In fact, he said he chose a seemingly impossible task for the opportunity it would provide afterward.
“I wanted to do something really hard,” he said. “I wanted to find my mental and physical limits and I found those. And then I busted through them.”
While raising money for the Jamie Oliver Foundation, which addresses nutritional education among children in a number of ways, he believes what he did will empower others to acknowledge, wrestle with and overcome whatever challenges they face, regardless of whether they’re self-made or randomly imposed.
Lawrence has had many challenging moments the past two months.
One of them came during Saturday’s final 2.4-mile swim at Deer Creek Reservoir.
“Hypothermia and cramping set in quickly,” an update on his Facebook page stated. “James went through a seriously dark period out there in the water — sobbing, hyperventilating, and shivering uncontrollably as we tried in vain to stop the cramps and put another wetsuit on top of the one he was already wearing.
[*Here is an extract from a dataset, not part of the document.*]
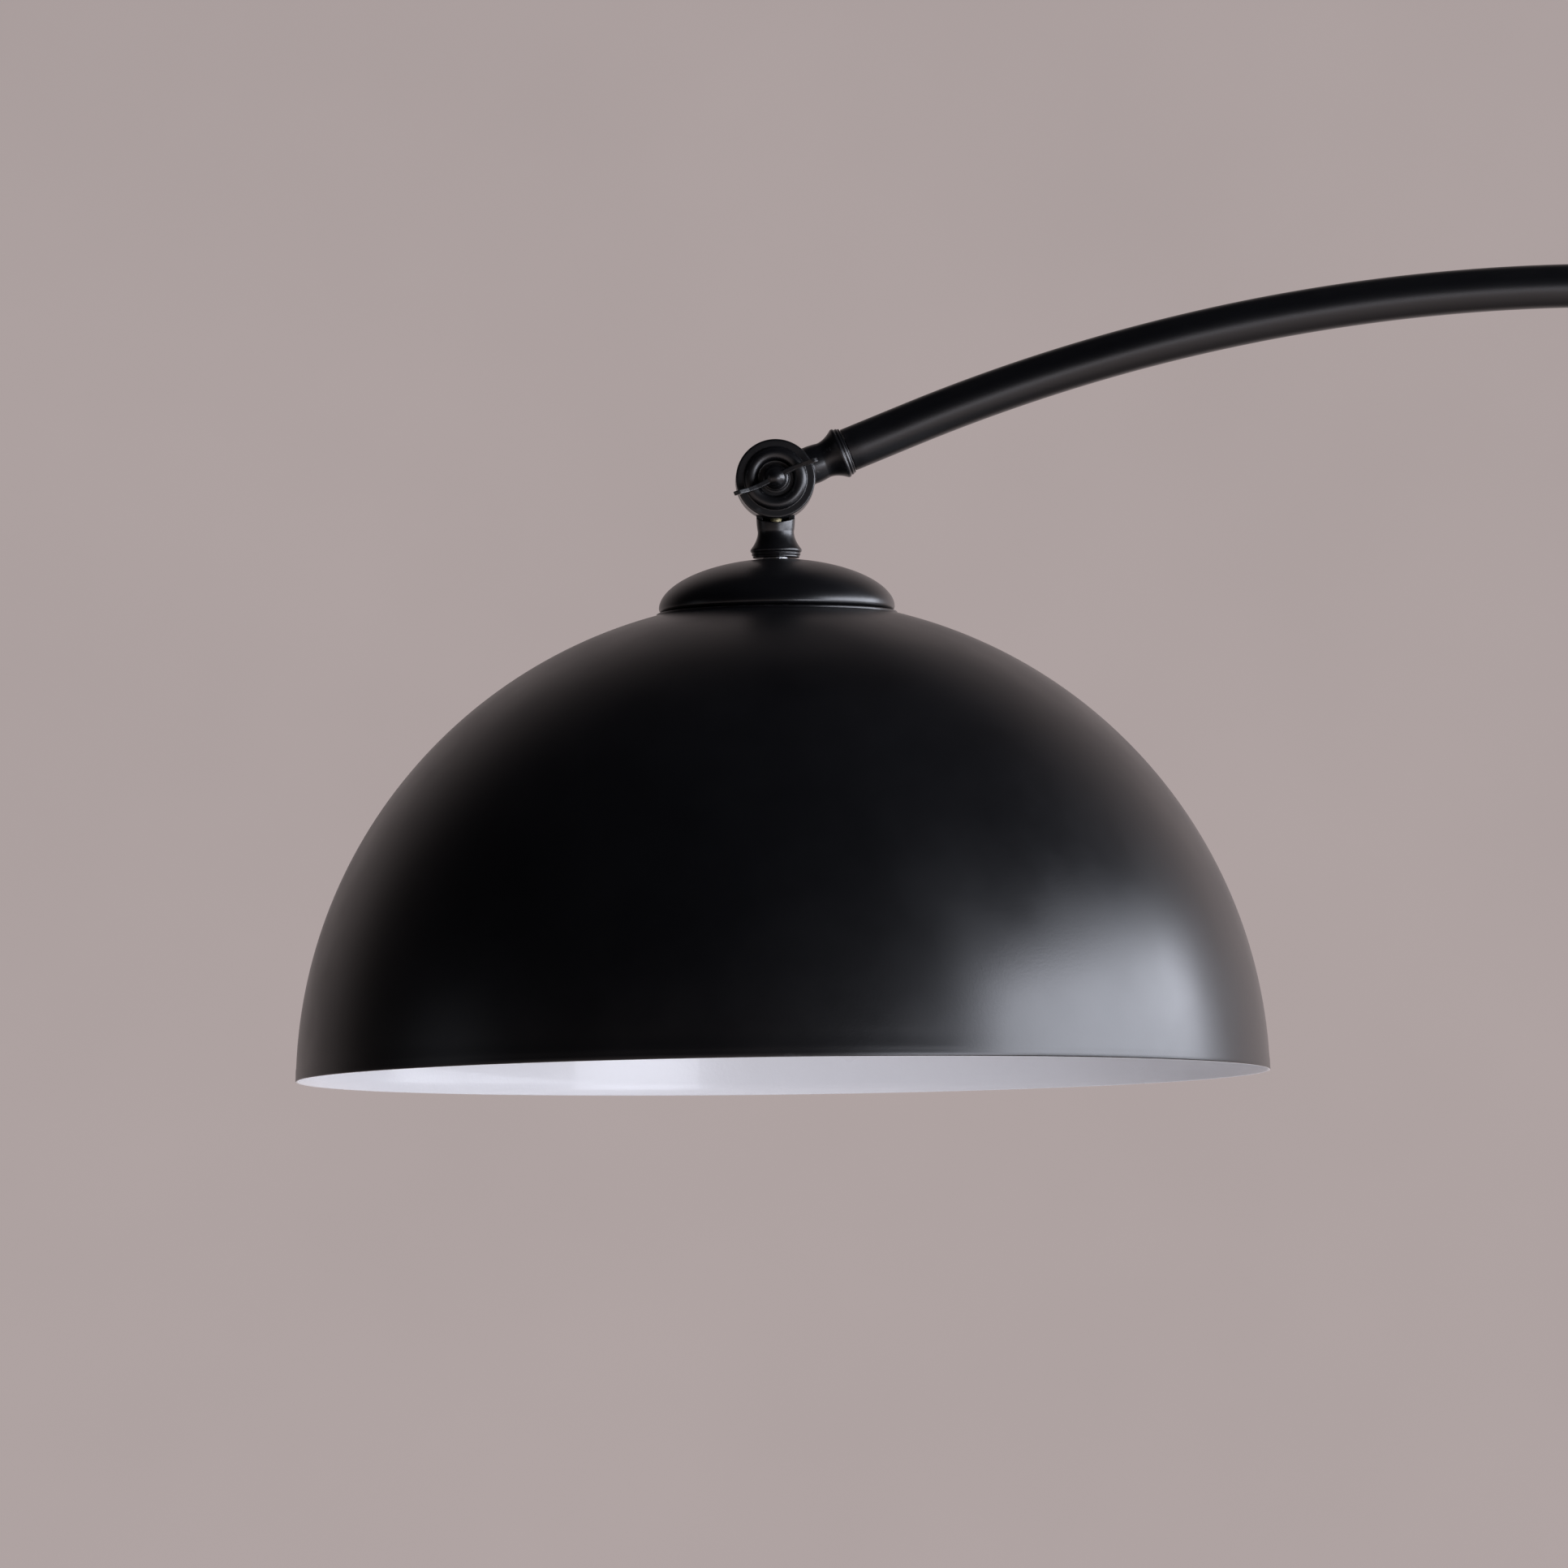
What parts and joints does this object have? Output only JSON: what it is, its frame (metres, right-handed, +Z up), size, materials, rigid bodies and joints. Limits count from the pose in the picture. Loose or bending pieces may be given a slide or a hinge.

In the end, he dug deep and pushed through the second half — disoriented and fighting for every stroke.”
He exited the water, was wrapped in blankets and allowed to rest.
“One more to go,” the post said. “It won’t come easy. Send the Cowboy some love.”
He chose not to discuss the dark times as he prepared to run the final three miles of his incredible journey. As any endurance athlete knows, focusing on the pain only increases its power.
“This is a high journey,” he said. “The way I got to the finish line is my wife and five kids. I focused on the high points. Once I finish, I will dissect this and we’ll talk about the low points.”
He was grateful for the support he received as he traveled from state to state. But overwhelmed at the support he received from his home state as he finished. Lawrence relied on his wife and support crew, dubbed the “wingmen,” to help get him through day after exhausting day.
Lawrence wanted attention and he got it. He sought a platform and now he’s earned one.
Obviously exhausted, he stood on a wooden podium and asked parents to remember that they hold powerful influence over their children. That influence is the key to lasting change.
“Set that ultimate example for your kids,” he said before the final 5K. “Trust me. They love you, they look up to you, they respect you and they’re sponges.”
The best way to help the effort, he said, is to educate oneself and share this collective story. Many people need information and we all need support.
“It’s often said that children are a product of their environments,” Lawrence said. “It’s our responsibility as adults to set that ultimate example for them. Everybody is so focused on treatment when we need to be focused on prevention. Prevention comes with education and a little bit of effort. It comes with a little bit of activity and a lot of real food.”
I took a lot of lessons from Lawrence’s journey:
• Don’t listen to the doubters. It’s not their fault, but they don’t know what you feel and they may not understand your purpose.
• Nothing great is accomplished alone. Every thing is easier with Wingmen (or wingwomen), even if they don’t wear Speedos or fairy wings.
• A sense of humor is healing. It’s transformative and it offers perspective and hope.
• When facing an overwhelming, seemingly impossible task, break it down into its smallest components. The longest journey consists of single steps linked together by constantly deciding not to give up.
• The most complex problems are unraveled one solution at a time. Skip one drive-thru; pass on a single desert; take the stairs; take a walk.
• Just do your best to give yourself a better life when you can. Don’t beat yourself up or nag those you love. A better life isn’t an all-or-nothing proposition.
• And seeking good health is not a competition.
It’s a journey that will include good days and dark times. We’ll struggle with heartbreak and regret, but we will also revel in joy and love.
Thanks to James Lawrence, the Iron Cowboy, Saturday night was an incredible celebration of the power one person possesses to inspire — and empower — positive change.